── Provided records

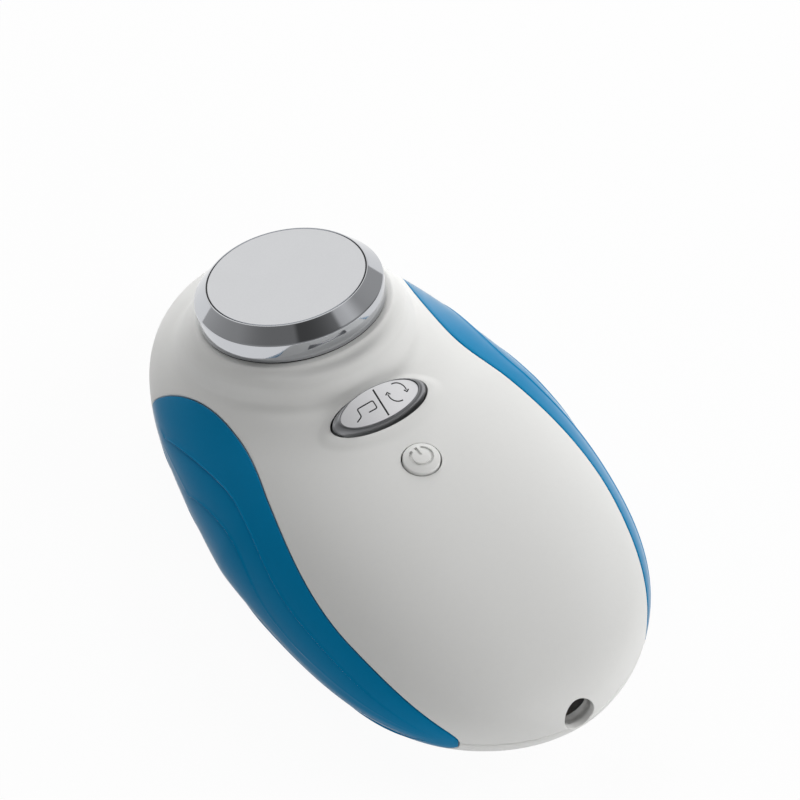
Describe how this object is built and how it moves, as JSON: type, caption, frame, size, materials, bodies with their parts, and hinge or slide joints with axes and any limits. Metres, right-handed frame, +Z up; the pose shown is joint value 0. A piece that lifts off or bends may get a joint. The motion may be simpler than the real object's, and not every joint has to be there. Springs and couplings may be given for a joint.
{
  "type": "facial toning device",
  "caption": "Palm-held egg-shaped toner with side grips, a tilted round treatment head, a rocking mode key, a round power key and a plug inlet in the tail.",
  "frame": {"origin": "on the surface the device lies on, under the middle of its length and width", "axes": "+Y along the case towards the treatment head, +Z up out of the crown with the keys, +X to the right-hand grip"},
  "size_m": [0.0766, 0.1324, 0.04],
  "materials": {
    "shell_white": "satin gloss moulded housing",
    "grip_blue": "smooth soft-touch grip",
    "head_chrome": "mirror bevel and band, satin face",
    "seal_black": "matte",
    "nut_steel": "plain",
    "piezo_ceramic": "matte",
    "lead_red": "insulated wire",
    "rocker_metal": "dark bright plating",
    "plate_satin": "satin",
    "steel": "plain",
    "key_white": "satin gloss",
    "board_green": "matte",
    "switch_black": "matte",
    "plunger_cream": "matte",
    "contact_gold": "plated",
    "ferrite": "matte",
    "winding": "taped winding",
    "capacitor_blue": "sleeved",
    "sink_aluminium": "plain",
    "resistor_tan": "matte"
  },
  "bodies": {
    "case": {"upper_shell": "shell_white", "lower_shell": "shell_white", "grip_left": "grip_blue", "grip_right": "grip_blue", "treatment_head": "head_chrome", "head_seal": "seal_black", "head_nut": "nut_steel", "piezo_disc": "piezo_ceramic", "piezo_leads": "lead_red", "rocker_pin": "steel", "control_board": "board_green", "board_screws": "steel", "case_screws": "steel", "power_switch": "switch_black", "mode_switch_left": "switch_black", "mode_switch_right": "switch_black", "dc_jack": "switch_black", "jack_contact": "contact_gold", "transformer_core": "ferrite", "transformer_winding": "winding", "capacitors": "capacitor_blue", "control_chip": "switch_black", "power_transistor": "switch_black", "heat_sink": "sink_aluminium", "resistors": "resistor_tan"},
    "power_key": {"power_button": "key_white"},
    "power_plunger": {"power_plunger": "plunger_cream"},
    "mode_key": {"mode_rocker": "rocker_metal", "mode_plate": "plate_satin"},
    "mode_plunger_left": {"mode_plunger_left": "plunger_cream"},
    "mode_plunger_right": {"mode_plunger_right": "plunger_cream"}
  },
  "joints": [
    {"name": "power_press", "type": "slide", "parent": "case", "child": "power_key", "axis": [0, 0, -1], "range_m": [0, 0.0003], "stiffness_N_per_m": 1500, "springref_m": -0.0004},
    {"name": "power_plunger_slide", "type": "slide", "parent": "case", "child": "power_plunger", "axis": [0, 0, -1], "range_m": [0, 0.0003]},
    {"name": "mode_rock", "type": "hinge", "parent": "case", "child": "mode_key", "pos_m": [0, 0.00396, 0.02345], "axis": [0, 1, 0], "range_deg": [-2.4, 2.4], "stiffness_Nm_per_rad": 0.147},
    {"name": "mode_plunger_left_slide", "type": "slide", "parent": "case", "child": "mode_plunger_left", "axis": [0, 0, 1], "range_m": [-0.0003, 0.0003]},
    {"name": "mode_plunger_right_slide", "type": "slide", "parent": "case", "child": "mode_plunger_right", "axis": [0, 0, 1], "range_m": [-0.0003, 0.0003]}
  ],
  "couplings": [
    {"joint": "power_plunger_slide", "follows": "power_press", "ratio": 1},
    {"joint": "mode_plunger_left_slide", "follows": "mode_rock", "m_per_rad": 0.007},
    {"joint": "mode_plunger_right_slide", "follows": "mode_rock", "m_per_rad": -0.007}
  ]
}
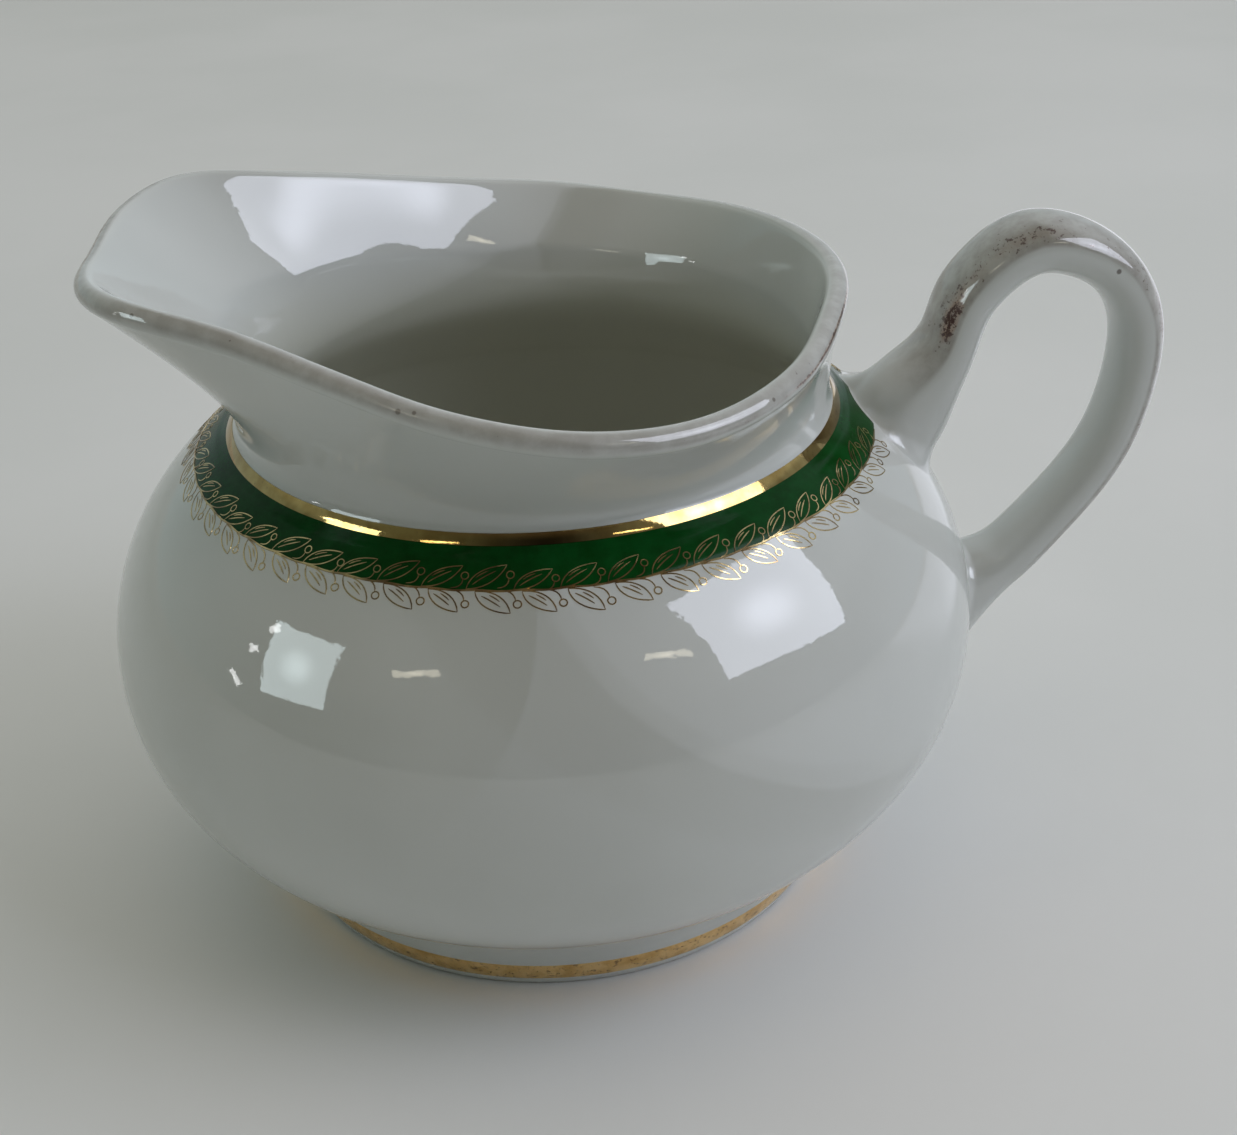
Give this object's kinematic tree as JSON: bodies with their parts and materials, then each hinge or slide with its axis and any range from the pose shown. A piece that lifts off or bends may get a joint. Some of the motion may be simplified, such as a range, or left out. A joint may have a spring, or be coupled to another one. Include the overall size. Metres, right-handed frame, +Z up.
{
  "type": "cream jug",
  "caption": "Squat round porcelain cream jug with a broad pulled spout, a loop handle, a low foot ring, a green band and a gold leaf wreath.",
  "frame": {"origin": "on the table, under the middle of the jug's overall length and width, handle included", "axes": "+X from the spout towards the handle, +Y across the jug, +Z up; the turned axis of the belly is parallel to Z at x = -0.0104 m, y = 0"},
  "size_m": [0.1158, 0.0948, 0.0746],
  "materials": {
    "porcelain": "clear glossy glaze over white porcelain, with the foot's standing face left unglazed",
    "fired_slip": "white porcelain slip, glazed over",
    "green_enamel": "dark bottle green on-glaze enamel, glossy",
    "bright_gold": "thin fired-on bright gold, mirror-like, lightly rubbed",
    "worn_gold": "remains of fired-on gold, rubbed to brown traces"
  },
  "bodies": {
    "root": {"jug_body": "porcelain", "handle": "porcelain", "upper_handle_slip": "fired_slip", "lower_handle_slip": "fired_slip", "green_enamel_band": "green_enamel", "gilt_neck_line": "bright_gold", "gilt_leaf_wreath": "bright_gold", "gilt_foot_line": "bright_gold", "gilt_rim_line": "worn_gold", "gilt_handle_stroke": "worn_gold"}
  },
  "joints": []
}
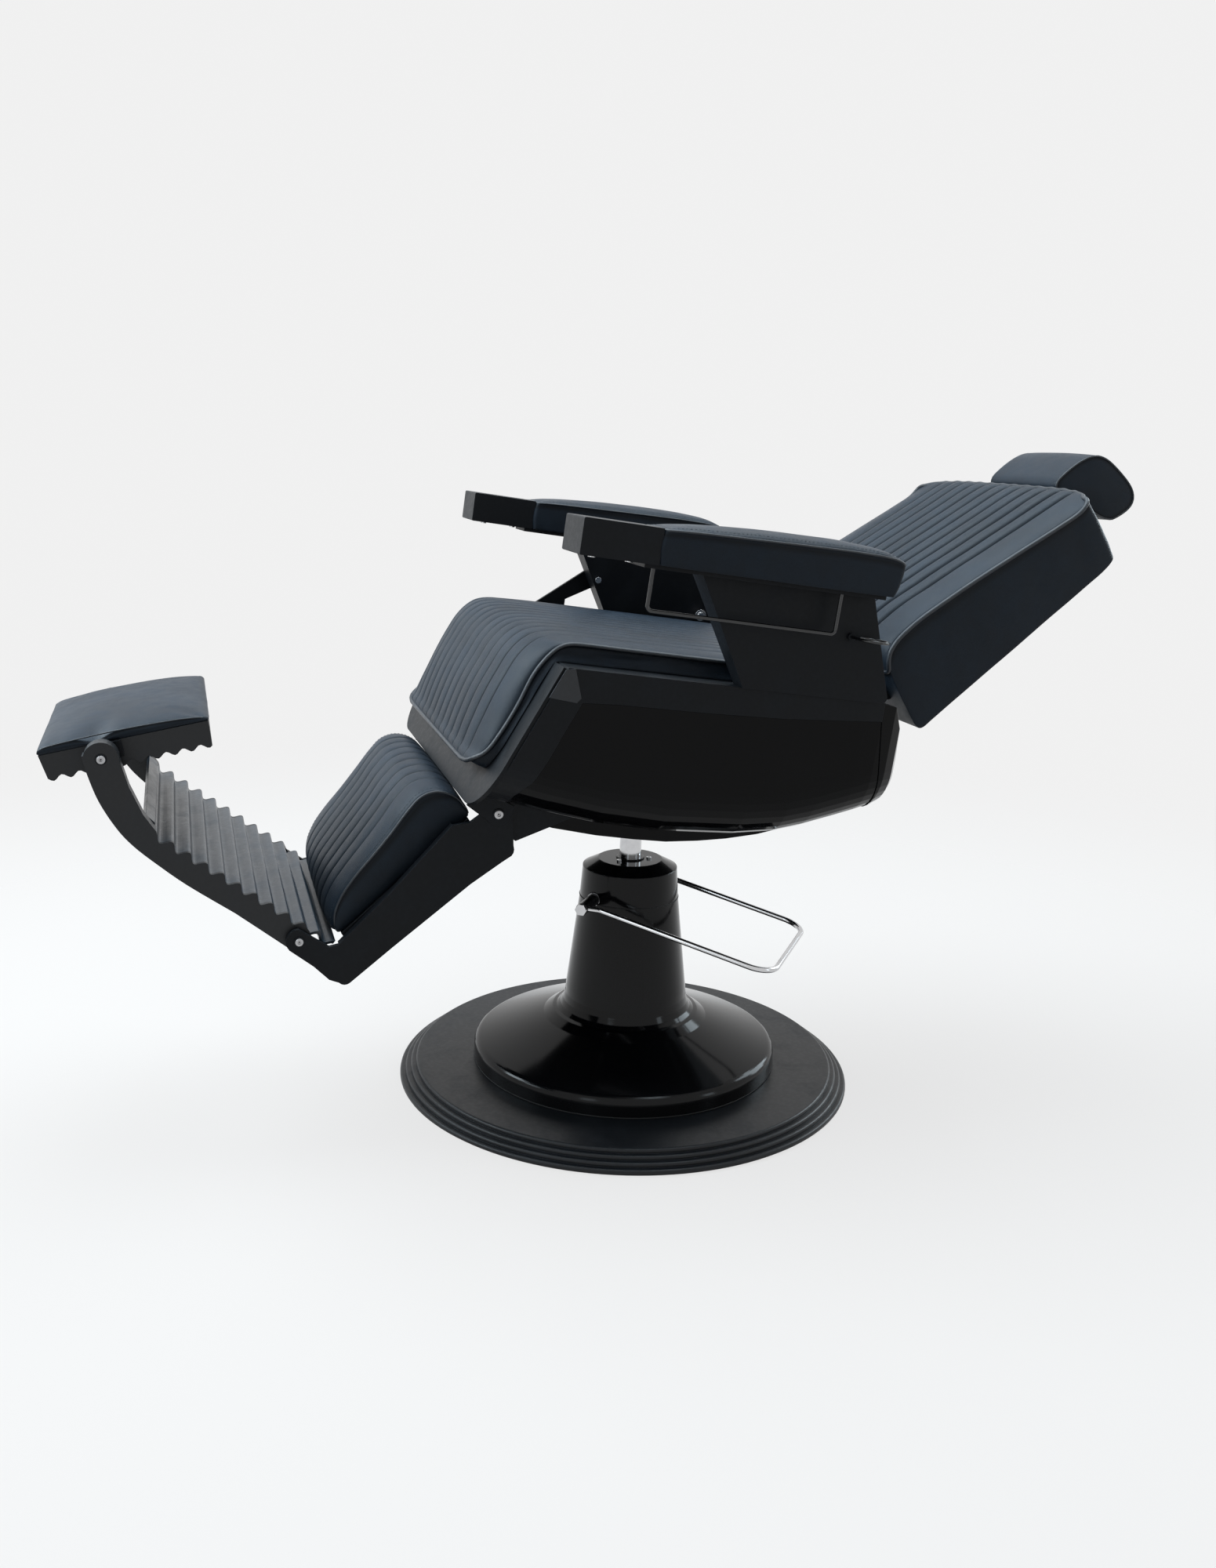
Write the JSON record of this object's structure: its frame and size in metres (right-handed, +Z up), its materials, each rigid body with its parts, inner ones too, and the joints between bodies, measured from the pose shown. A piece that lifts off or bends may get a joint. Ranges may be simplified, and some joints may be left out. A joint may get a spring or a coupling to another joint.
{
  "type": "hydraulic barber chair",
  "caption": "Hydraulic barber chair with a channelled seat, a reclining back with a headrest, armrests, a linked leg rest and a ribbed footrest with a fold-over pad.",
  "frame": {"origin": "Centre of the underside of the floor sole, on the axis of the column and the swivel.", "axes": "+Z up along the column, the sitter faces -Y, +X is the sitter's left, the side of the towel bar and the tool ring."},
  "size_m": [0.7, 1.4964, 0.9158],
  "materials": {
    "rubber_sole": "matt moulded rubber",
    "powder_coat": "satin black powder coat on steel",
    "gloss_enamel": "high-gloss black enamel on steel",
    "cast_footrest": "cast, satin black powder coat",
    "black_vinyl": "black upholstery vinyl with a fine grain",
    "chrome_steel": "polished chrome plate",
    "bare_steel": "turned and lightly oiled steel",
    "sleeve_plastic": "black moulded plastic",
    "birch_ply": "raw birch plywood"
  },
  "bodies": {
    "base": {"floor_sole": "rubber_sole", "floor_plate": "powder_coat", "column_bell": "gloss_enamel", "column_cap": "gloss_enamel", "pump_cylinder": "bare_steel", "piston_gland": "bare_steel", "cap_screws": "chrome_steel", "lever_bearings": "bare_steel"},
    "pump_lever": {"pump_lever": "chrome_steel", "lever_sleeves": "sleeve_plastic"},
    "piston": {"piston_rod": "chrome_steel"},
    "seat": {"swivel_socket": "bare_steel", "mechanism_plate_left": "powder_coat", "mechanism_plate_right": "powder_coat", "cross_plate": "powder_coat", "bottom_pan": "gloss_enamel", "seat_shell": "gloss_enamel", "rear_cap": "gloss_enamel", "seat_frame": "powder_coat", "front_flange": "powder_coat", "corner_clips": "powder_coat", "seat_board": "birch_ply", "seat_cushion": "black_vinyl", "leg_pivot_bolts": "chrome_steel", "arm_panel_left": "powder_coat", "arm_panel_right": "powder_coat", "arm_plates": "powder_coat", "arm_block_left": "powder_coat", "arm_block_right": "powder_coat", "arm_pad_left": "black_vinyl", "arm_pad_right": "black_vinyl", "arm_screws": "chrome_steel", "towel_bar": "powder_coat", "ring_boss": "powder_coat", "tool_ring": "powder_coat", "recline_pivot": "chrome_steel", "hinge_pins": "chrome_steel"},
    "recline_lever": {"recline_lever": "powder_coat"},
    "back": {"back_cushion": "black_vinyl", "back_shell": "black_vinyl", "back_board": "birch_ply", "hinge_arms": "powder_coat", "headrest_guide": "bare_steel"},
    "headrest_stem": {"headrest_stem": "bare_steel"},
    "headrest": {"headrest_bracket": "powder_coat", "headrest_cushion": "black_vinyl"},
    "leg_rest": {"calf_plate_left": "powder_coat", "calf_plate_right": "powder_coat", "calf_board": "powder_coat", "calf_cushion": "black_vinyl", "foot_hinge_bolts": "chrome_steel"},
    "footrest": {"foot_tread": "cast_footrest", "foot_arm_left": "cast_footrest", "foot_arm_right": "cast_footrest"},
    "foot_pad": {"pad_tray": "cast_footrest", "pad_brackets": "powder_coat", "foot_pad": "black_vinyl", "flip_bolts": "chrome_steel"}
  },
  "joints": [
    {"name": "seat_height", "type": "slide", "parent": "base", "child": "piston", "axis": [0, 0, 1], "range_m": [0, 0.15]},
    {"name": "swivel", "type": "hinge", "parent": "piston", "child": "seat", "pos_m": [0, 0, 0.4], "axis": [0, 0, 1], "continuous": true},
    {"name": "back_recline", "type": "hinge", "parent": "seat", "child": "back", "pos_m": [0, 0.2424, 0.61002], "axis": [1, 0, 0], "range_deg": [0, 50]},
    {"name": "leg_rest_swing", "type": "hinge", "parent": "seat", "child": "leg_rest", "pos_m": [0, -0.23997, 0.45596], "axis": [1, 0, 0], "range_deg": [0, 50]},
    {"name": "footrest_fold", "type": "hinge", "parent": "leg_rest", "child": "footrest", "pos_m": [0, -0.48617, 0.30272], "axis": [1, 0, 0], "range_deg": [-30, 0]},
    {"name": "foot_pad_flip", "type": "hinge", "parent": "footrest", "child": "foot_pad", "pos_m": [0, -0.7056, 0.53742], "axis": [1, 0, 0], "range_deg": [0, 131]},
    {"name": "headrest_slide", "type": "slide", "parent": "back", "child": "headrest_stem", "axis": [0, 0.8434, 0.5373], "range_m": [0, 0.08]},
    {"name": "headrest_tilt", "type": "hinge", "parent": "headrest_stem", "child": "headrest", "pos_m": [0, 0.62418, 0.82652], "axis": [1, 0, 0], "range_deg": [-40, 8]},
    {"name": "pump_lever_stroke", "type": "hinge", "parent": "base", "child": "pump_lever", "pos_m": [-0.01822, -0.02508, 0.279], "axis": [0.809, -0.5878, 0], "range_deg": [-22, 0], "stiffness_Nm_per_rad": 8, "springref_deg": 20.05},
    {"name": "recline_lever_pull", "type": "hinge", "parent": "seat", "child": "recline_lever", "pos_m": [-0.304, 0.0156, 0.70104], "axis": [1, 0, 0], "range_deg": [-20, 0], "stiffness_Nm_per_rad": 2, "springref_deg": 11.46}
  ],
  "couplings": [
    {"joint": "leg_rest_swing", "follows": "back_recline", "ratio": 1}
  ]
}
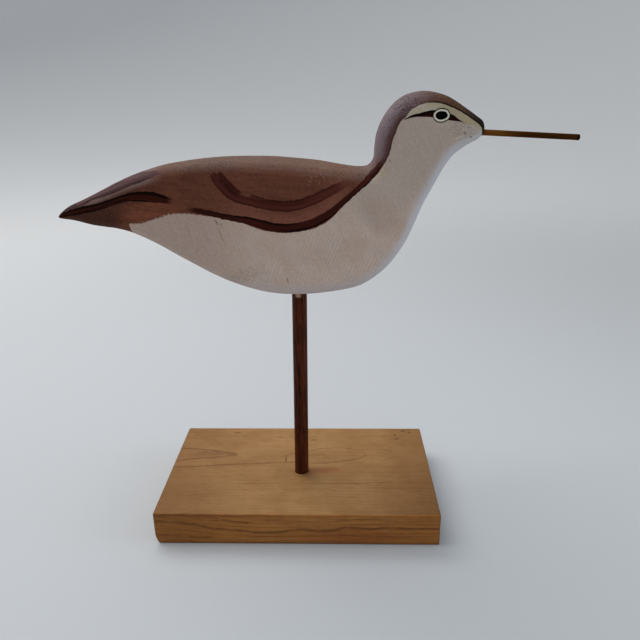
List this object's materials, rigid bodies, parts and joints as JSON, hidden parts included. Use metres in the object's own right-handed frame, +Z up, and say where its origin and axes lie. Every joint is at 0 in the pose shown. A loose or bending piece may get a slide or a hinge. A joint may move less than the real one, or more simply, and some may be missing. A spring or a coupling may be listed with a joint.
{
  "type": "shorebird decoy",
  "caption": "Carved and painted wooden shorebird with a thin dowel bill, standing on a dowel leg in a rectangular wooden board.",
  "frame": {"origin": "middle of the board's underside, ignoring the board's worn edge", "axes": "+Z up, +X along the board the way the bird looks, +Y to the bird's left"},
  "size_m": [0.2565, 0.0888, 0.2274],
  "materials": {
    "bird_paint": "hand-painted in matt grey and browns",
    "bill_wood": "stained, satin",
    "leg_wood": "dark stained, satin",
    "board_wood": "sanded, aged and oiled"
  },
  "bodies": {
    "root": {"bird_body": "bird_paint", "bill": "bill_wood", "leg": "leg_wood", "base_board": "board_wood"}
  },
  "joints": []
}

────

* To do
Reproduce exactly the line containing "List this object's" and every line after it through the end of the records above, and nothing else.

* Result of the task
List this object's materials, rigid bodies, parts and joints as JSON, hidden parts included. Use metres in the object's own right-handed frame, +Z up, and say where its origin and axes lie. Every joint is at 0 in the pose shown. A loose or bending piece may get a slide or a hinge. A joint may move less than the real one, or more simply, and some may be missing. A spring or a coupling may be listed with a joint.
{
  "type": "shorebird decoy",
  "caption": "Carved and painted wooden shorebird with a thin dowel bill, standing on a dowel leg in a rectangular wooden board.",
  "frame": {"origin": "middle of the board's underside, ignoring the board's worn edge", "axes": "+Z up, +X along the board the way the bird looks, +Y to the bird's left"},
  "size_m": [0.2565, 0.0888, 0.2274],
  "materials": {
    "bird_paint": "hand-painted in matt grey and browns",
    "bill_wood": "stained, satin",
    "leg_wood": "dark stained, satin",
    "board_wood": "sanded, aged and oiled"
  },
  "bodies": {
    "root": {"bird_body": "bird_paint", "bill": "bill_wood", "leg": "leg_wood", "base_board": "board_wood"}
  },
  "joints": []
}